▶ [Given problem] Each record below must be returned exactly as shown.

▶ [Rows]
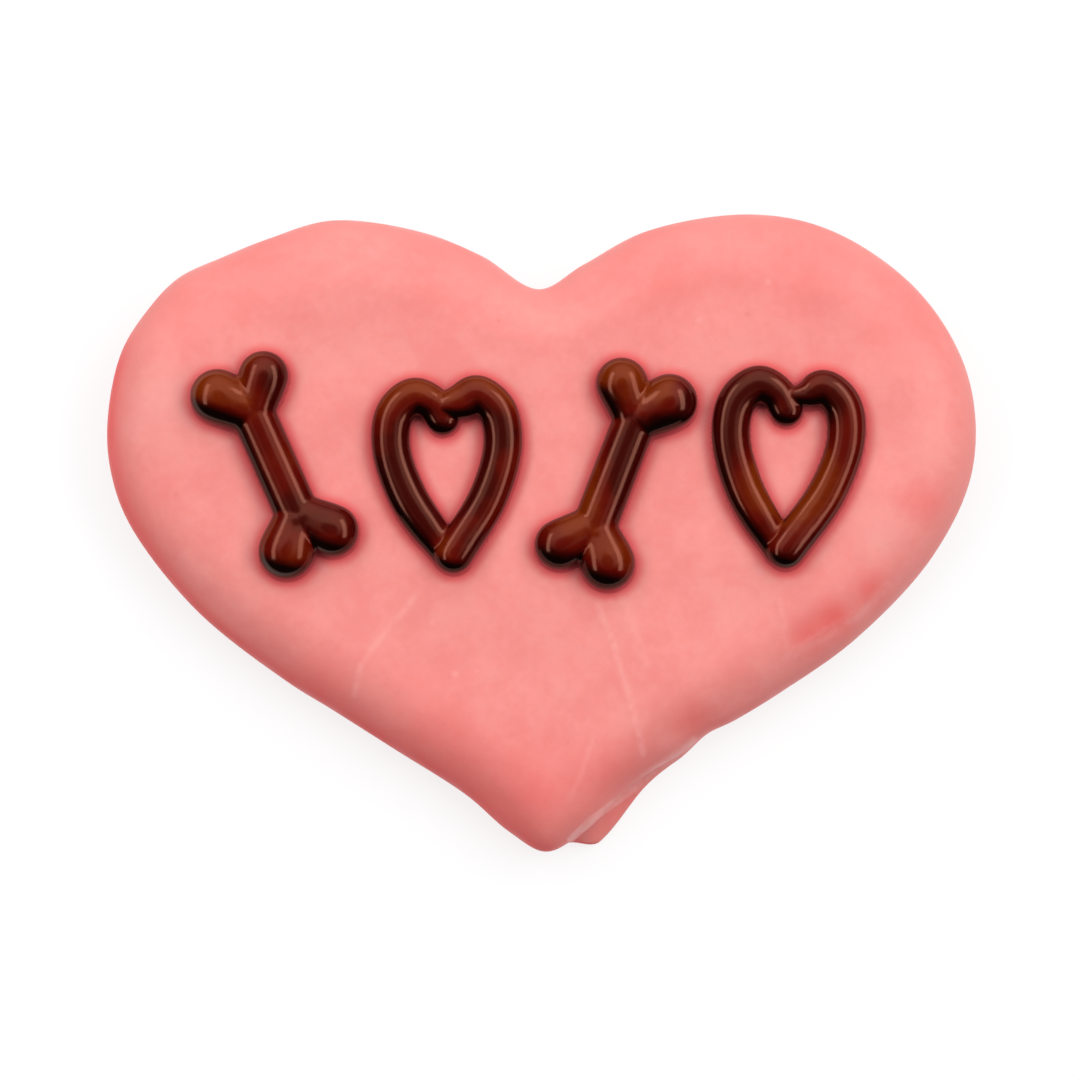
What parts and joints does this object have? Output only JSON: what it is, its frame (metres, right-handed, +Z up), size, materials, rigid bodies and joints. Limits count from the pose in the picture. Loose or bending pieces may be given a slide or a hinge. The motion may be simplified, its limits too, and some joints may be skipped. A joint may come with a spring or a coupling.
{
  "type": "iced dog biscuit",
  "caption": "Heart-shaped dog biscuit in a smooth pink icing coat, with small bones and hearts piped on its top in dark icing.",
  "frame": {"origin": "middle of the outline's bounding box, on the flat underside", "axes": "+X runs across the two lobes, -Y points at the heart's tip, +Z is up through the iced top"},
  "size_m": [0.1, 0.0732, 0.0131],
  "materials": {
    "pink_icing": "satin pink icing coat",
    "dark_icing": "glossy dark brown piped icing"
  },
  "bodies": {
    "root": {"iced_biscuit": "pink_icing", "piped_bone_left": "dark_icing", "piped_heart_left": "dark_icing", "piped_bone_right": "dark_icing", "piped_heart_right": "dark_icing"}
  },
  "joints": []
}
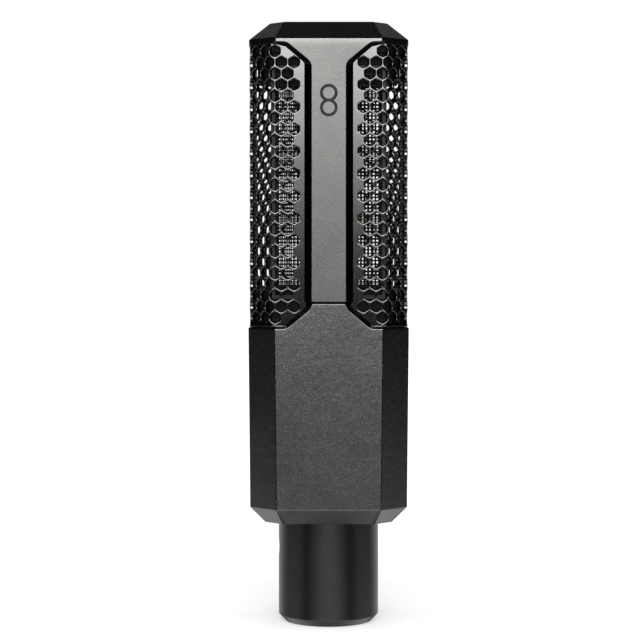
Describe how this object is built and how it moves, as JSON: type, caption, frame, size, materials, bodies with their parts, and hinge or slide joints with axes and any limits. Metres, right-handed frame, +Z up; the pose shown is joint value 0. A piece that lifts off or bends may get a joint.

▶ [Problem solution]
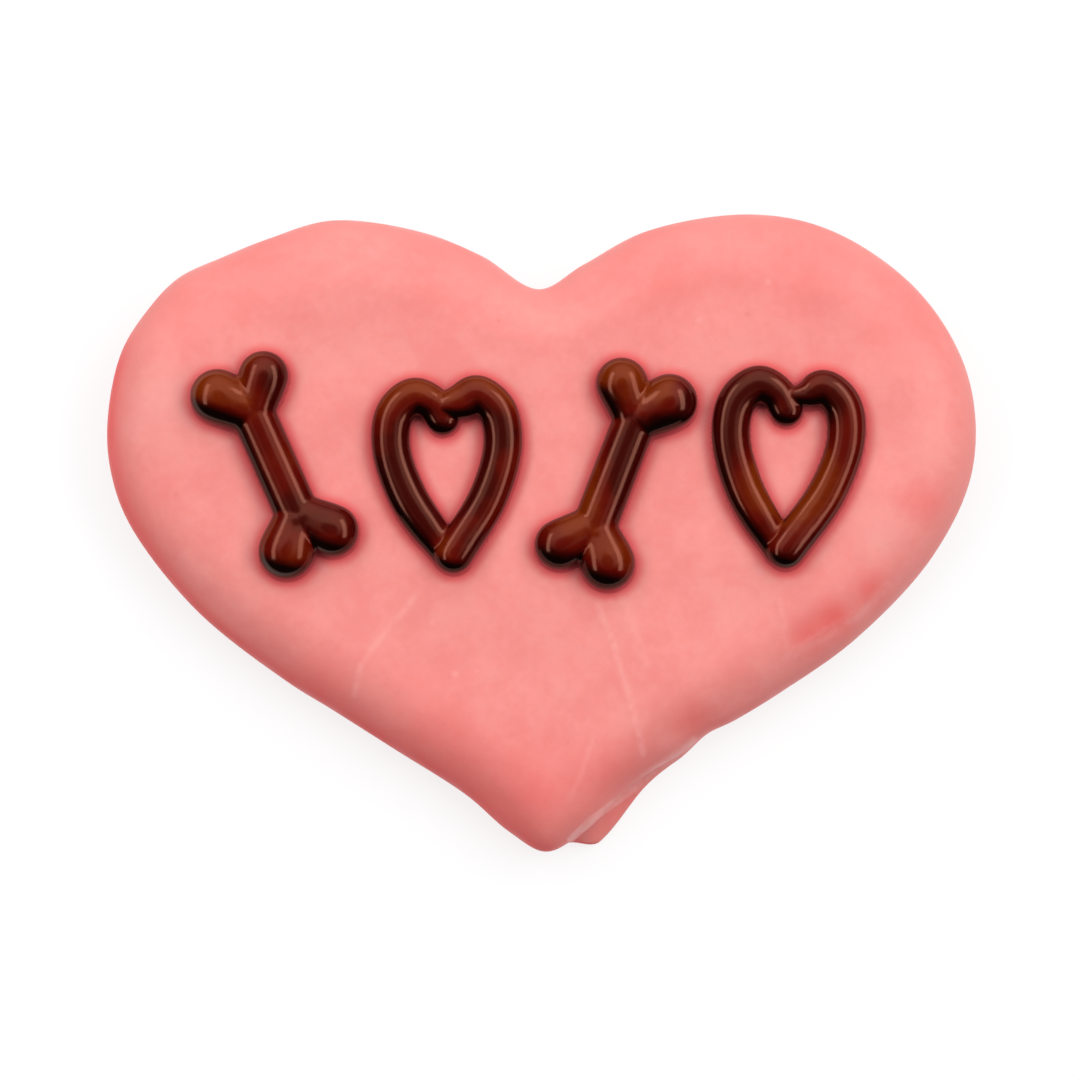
What parts and joints does this object have? Output only JSON: what it is, its frame (metres, right-handed, +Z up), size, materials, rigid bodies and joints. Limits count from the pose in the picture. Loose or bending pieces may be given a slide or a hinge. The motion may be simplified, its limits too, and some joints may be skipped. A joint may come with a spring or a coupling.
{
  "type": "iced dog biscuit",
  "caption": "Heart-shaped dog biscuit in a smooth pink icing coat, with small bones and hearts piped on its top in dark icing.",
  "frame": {"origin": "middle of the outline's bounding box, on the flat underside", "axes": "+X runs across the two lobes, -Y points at the heart's tip, +Z is up through the iced top"},
  "size_m": [0.1, 0.0732, 0.0131],
  "materials": {
    "pink_icing": "satin pink icing coat",
    "dark_icing": "glossy dark brown piped icing"
  },
  "bodies": {
    "root": {"iced_biscuit": "pink_icing", "piped_bone_left": "dark_icing", "piped_heart_left": "dark_icing", "piped_bone_right": "dark_icing", "piped_heart_right": "dark_icing"}
  },
  "joints": []
}
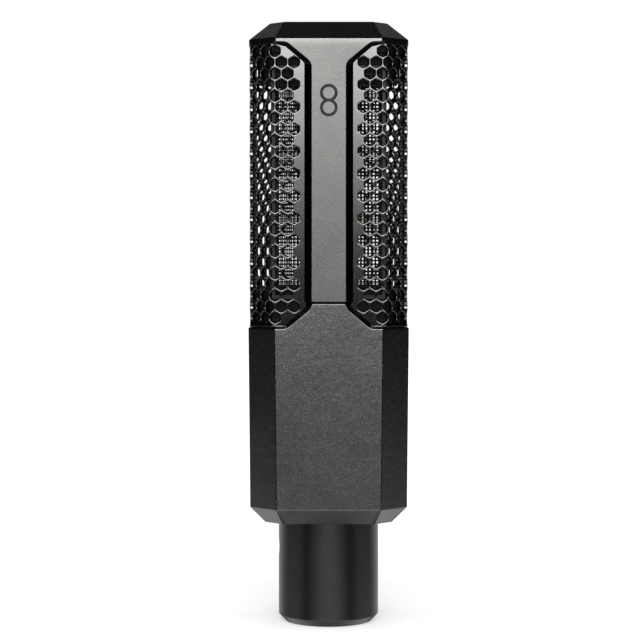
Describe how this object is built and how it moves, as JSON: type, caption, frame, size, materials, bodies with their parts, and hinge or slide joints with axes and any limits. Metres, right-handed frame, +Z up; the pose shown is joint value 0. A piece that lifts off or bends may get a joint.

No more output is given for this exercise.